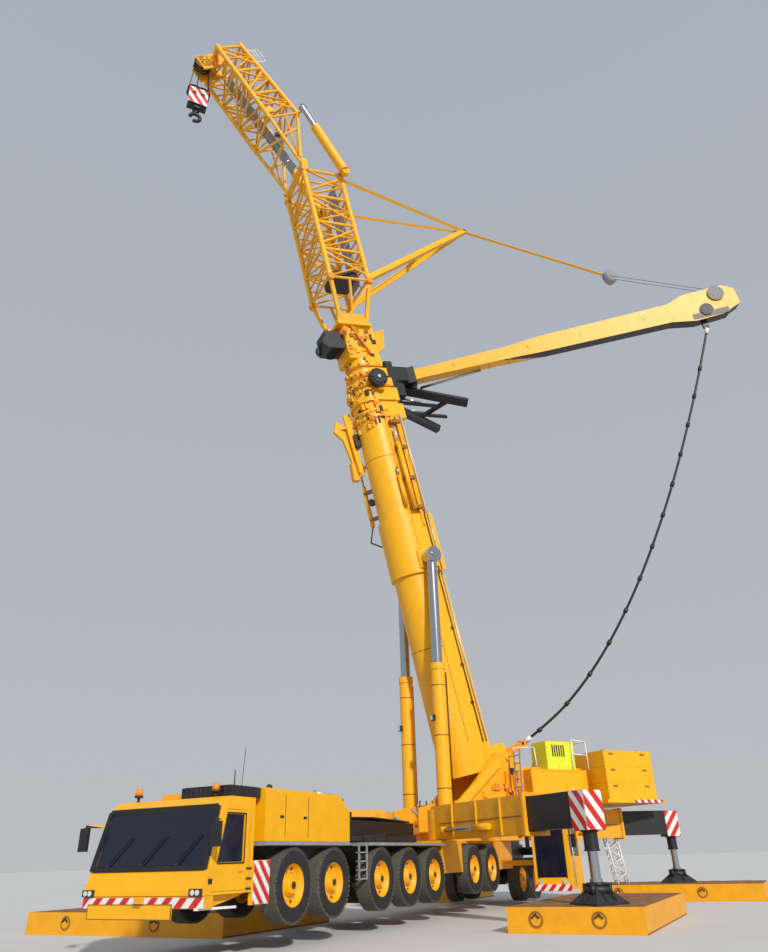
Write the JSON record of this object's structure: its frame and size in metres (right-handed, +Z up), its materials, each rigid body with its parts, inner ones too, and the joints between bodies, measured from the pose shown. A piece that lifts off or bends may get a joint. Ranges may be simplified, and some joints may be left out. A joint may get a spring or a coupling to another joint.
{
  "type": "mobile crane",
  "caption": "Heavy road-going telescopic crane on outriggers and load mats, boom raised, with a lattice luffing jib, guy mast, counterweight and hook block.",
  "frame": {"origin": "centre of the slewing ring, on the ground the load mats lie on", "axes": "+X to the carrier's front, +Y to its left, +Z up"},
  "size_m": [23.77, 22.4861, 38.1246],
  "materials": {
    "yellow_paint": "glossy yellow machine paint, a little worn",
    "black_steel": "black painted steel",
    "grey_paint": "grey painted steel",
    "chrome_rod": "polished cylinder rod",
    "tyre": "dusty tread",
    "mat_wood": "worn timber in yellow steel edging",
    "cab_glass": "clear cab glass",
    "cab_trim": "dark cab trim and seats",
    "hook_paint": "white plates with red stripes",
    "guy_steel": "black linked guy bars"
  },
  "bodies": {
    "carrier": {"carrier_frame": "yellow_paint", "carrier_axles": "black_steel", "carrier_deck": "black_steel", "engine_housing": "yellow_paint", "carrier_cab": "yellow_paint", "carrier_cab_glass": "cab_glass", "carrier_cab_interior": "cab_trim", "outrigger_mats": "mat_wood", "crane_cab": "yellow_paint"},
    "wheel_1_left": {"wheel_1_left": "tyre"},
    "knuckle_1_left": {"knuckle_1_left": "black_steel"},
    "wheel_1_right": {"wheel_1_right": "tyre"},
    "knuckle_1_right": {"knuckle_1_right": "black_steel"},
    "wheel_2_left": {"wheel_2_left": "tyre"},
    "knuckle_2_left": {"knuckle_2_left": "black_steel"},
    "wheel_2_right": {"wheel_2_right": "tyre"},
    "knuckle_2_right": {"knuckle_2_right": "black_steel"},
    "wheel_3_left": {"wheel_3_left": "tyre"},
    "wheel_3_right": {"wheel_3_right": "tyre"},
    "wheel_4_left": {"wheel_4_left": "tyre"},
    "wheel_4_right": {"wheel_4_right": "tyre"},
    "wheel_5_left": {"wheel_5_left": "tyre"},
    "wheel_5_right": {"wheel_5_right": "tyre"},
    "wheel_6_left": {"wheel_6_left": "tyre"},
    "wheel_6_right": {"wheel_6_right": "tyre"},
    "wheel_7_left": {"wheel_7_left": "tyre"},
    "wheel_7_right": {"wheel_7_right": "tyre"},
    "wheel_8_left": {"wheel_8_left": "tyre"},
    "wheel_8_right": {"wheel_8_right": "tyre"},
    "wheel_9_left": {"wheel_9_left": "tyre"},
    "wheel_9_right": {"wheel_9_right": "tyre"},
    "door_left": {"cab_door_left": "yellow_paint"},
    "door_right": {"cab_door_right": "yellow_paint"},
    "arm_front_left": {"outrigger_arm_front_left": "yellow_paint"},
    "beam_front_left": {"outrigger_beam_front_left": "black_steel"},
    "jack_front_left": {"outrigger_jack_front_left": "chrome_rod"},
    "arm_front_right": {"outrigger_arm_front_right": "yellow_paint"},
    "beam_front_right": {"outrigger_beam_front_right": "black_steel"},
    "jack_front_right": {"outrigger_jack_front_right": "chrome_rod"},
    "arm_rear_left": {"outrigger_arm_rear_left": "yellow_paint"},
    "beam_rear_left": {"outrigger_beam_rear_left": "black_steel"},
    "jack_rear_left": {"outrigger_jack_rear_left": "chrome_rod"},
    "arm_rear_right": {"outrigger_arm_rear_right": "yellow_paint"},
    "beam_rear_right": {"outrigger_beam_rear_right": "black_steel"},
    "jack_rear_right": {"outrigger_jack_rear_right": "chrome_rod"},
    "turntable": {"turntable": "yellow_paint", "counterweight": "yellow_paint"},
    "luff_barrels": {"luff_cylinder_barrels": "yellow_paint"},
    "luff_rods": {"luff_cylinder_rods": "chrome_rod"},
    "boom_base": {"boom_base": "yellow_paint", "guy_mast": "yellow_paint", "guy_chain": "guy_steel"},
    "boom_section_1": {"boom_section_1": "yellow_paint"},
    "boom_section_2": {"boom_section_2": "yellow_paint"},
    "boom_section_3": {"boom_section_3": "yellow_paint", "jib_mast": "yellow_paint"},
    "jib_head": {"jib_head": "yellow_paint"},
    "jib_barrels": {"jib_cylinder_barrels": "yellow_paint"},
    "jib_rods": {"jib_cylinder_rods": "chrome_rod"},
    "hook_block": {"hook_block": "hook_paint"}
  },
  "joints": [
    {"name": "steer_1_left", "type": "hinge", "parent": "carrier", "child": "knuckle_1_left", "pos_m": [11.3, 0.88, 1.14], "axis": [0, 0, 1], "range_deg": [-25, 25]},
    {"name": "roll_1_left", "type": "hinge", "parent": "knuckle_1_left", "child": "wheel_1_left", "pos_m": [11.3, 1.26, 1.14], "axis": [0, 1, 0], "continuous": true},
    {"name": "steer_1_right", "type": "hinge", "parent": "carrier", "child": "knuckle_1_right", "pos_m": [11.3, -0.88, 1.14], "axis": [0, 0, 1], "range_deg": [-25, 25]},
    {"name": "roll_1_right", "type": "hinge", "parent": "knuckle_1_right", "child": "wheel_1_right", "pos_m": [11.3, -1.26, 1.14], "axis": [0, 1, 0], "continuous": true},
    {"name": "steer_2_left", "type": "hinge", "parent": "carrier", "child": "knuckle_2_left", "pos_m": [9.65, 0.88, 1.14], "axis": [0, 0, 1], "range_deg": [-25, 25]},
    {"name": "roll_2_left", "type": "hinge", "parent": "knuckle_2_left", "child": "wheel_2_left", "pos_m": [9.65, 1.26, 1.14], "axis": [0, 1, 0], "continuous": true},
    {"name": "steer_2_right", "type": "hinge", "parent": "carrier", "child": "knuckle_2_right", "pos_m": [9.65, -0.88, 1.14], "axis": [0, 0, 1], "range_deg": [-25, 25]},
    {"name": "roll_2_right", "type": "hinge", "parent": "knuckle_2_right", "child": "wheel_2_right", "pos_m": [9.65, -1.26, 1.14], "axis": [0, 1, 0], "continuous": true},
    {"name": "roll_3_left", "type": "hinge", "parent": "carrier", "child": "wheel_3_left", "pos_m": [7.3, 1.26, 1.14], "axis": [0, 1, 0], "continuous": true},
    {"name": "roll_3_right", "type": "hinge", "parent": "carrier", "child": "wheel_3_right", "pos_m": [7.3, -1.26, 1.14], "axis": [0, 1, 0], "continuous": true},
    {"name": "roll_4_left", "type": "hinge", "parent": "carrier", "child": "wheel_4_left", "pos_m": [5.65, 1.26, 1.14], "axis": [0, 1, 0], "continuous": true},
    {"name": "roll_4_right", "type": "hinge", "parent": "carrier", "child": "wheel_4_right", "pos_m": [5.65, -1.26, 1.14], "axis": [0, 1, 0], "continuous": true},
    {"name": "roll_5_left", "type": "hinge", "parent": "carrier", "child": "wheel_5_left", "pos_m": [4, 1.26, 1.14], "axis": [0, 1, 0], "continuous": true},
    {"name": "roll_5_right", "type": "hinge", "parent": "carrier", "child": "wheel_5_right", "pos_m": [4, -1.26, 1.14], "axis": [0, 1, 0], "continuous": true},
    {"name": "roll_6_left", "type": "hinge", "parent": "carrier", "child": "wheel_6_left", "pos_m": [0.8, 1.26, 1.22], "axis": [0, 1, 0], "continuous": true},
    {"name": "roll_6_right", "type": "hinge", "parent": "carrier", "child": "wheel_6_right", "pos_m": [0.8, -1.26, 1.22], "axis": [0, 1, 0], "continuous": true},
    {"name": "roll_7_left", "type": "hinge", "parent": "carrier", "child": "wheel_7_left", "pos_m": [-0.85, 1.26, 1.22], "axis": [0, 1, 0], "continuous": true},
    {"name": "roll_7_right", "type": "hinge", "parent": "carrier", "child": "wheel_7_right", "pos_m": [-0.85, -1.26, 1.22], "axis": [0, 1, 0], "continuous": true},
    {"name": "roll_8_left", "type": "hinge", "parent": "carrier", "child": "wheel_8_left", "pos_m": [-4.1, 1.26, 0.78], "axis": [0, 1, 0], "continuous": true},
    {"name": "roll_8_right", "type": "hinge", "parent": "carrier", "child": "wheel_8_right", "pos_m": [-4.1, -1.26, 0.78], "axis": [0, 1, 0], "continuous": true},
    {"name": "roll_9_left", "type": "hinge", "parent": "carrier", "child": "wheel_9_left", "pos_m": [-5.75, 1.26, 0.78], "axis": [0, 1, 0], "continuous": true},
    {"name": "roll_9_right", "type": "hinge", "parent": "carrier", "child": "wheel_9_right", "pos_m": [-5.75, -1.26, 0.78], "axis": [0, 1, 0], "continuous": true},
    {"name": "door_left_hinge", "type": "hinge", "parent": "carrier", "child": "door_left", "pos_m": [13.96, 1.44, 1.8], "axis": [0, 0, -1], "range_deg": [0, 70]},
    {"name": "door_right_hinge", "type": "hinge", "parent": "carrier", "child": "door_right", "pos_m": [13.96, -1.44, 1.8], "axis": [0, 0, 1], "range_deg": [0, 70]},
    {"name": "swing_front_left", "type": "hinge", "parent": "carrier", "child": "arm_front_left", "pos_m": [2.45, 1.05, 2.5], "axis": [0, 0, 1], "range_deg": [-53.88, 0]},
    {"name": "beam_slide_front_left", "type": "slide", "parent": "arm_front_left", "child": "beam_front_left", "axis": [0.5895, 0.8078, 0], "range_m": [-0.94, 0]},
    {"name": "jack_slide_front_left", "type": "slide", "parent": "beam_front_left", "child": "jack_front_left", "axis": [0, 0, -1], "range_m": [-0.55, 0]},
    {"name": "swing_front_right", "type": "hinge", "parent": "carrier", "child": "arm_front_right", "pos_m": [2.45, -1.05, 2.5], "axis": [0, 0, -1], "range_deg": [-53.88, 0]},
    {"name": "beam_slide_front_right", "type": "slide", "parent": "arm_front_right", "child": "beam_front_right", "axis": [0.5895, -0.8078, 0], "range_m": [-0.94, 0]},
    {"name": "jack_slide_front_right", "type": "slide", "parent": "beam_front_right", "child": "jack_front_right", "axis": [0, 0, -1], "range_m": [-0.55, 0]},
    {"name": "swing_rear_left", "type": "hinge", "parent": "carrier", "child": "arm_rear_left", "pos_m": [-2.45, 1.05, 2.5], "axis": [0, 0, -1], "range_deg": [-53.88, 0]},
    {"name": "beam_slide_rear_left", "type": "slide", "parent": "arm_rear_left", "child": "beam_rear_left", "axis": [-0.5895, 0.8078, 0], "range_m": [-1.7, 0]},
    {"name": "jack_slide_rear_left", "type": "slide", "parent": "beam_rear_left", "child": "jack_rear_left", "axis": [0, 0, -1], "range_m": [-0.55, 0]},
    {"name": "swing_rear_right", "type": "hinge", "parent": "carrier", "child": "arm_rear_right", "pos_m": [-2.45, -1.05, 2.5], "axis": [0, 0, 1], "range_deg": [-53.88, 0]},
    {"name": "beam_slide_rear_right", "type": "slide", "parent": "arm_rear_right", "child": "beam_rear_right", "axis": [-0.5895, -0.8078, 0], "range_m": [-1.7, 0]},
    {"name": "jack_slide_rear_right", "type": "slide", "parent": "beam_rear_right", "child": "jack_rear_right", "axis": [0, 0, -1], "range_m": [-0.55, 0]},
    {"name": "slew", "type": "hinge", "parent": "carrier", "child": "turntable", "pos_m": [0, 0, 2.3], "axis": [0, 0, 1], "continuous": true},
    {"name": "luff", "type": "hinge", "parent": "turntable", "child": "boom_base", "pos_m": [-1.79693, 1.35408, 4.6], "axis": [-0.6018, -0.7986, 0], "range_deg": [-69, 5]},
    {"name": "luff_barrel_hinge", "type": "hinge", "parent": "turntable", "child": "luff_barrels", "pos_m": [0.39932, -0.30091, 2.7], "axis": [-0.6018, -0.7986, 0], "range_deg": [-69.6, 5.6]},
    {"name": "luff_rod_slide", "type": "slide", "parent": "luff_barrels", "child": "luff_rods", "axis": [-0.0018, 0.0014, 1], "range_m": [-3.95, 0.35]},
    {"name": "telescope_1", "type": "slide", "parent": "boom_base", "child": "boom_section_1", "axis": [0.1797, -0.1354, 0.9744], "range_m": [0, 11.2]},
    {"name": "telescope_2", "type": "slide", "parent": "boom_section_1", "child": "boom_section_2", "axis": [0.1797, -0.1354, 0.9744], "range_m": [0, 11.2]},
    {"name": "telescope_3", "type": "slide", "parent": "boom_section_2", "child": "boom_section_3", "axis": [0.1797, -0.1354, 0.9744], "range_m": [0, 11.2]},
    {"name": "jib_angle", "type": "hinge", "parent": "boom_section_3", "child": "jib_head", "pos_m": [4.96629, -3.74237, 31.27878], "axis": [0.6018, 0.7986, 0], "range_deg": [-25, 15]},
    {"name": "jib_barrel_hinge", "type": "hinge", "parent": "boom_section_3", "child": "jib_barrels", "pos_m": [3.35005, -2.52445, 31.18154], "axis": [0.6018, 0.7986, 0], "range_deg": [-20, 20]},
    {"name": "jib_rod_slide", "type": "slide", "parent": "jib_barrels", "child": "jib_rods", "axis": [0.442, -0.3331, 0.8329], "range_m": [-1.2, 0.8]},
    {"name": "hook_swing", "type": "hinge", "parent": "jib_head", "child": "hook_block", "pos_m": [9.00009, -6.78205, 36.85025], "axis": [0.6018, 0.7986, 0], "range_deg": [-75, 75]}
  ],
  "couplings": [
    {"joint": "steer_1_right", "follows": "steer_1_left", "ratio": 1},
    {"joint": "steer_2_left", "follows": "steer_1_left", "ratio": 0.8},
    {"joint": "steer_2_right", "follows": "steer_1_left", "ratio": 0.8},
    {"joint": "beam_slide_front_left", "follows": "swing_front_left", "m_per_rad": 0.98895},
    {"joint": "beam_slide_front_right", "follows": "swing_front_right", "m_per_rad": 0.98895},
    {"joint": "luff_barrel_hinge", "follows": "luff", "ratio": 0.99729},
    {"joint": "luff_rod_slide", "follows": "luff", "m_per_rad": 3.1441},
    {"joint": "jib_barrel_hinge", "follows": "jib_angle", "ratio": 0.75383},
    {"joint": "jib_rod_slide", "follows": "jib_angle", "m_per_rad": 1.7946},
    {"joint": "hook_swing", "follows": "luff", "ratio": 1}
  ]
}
□ □ □ □ □
- **Task to complete**
Gather all lines where the word "with" appears.

- **Full answer**
Write the JSON record of this object's structure: its frame and size in metres (right-handed, +Z up), its materials, each rigid body with its parts, inner ones too, and the joints between bodies, measured from the pose shown. A piece that lifts off or bends may get a joint. Ranges may be simplified, and some joints may be left out. A joint may get a spring or a coupling to another joint.
  "caption": "Heavy road-going telescopic crane on outriggers and load mats, boom raised, with a lattice luffing jib, guy mast, counterweight and hook block.",
    "hook_paint": "white plates with red stripes",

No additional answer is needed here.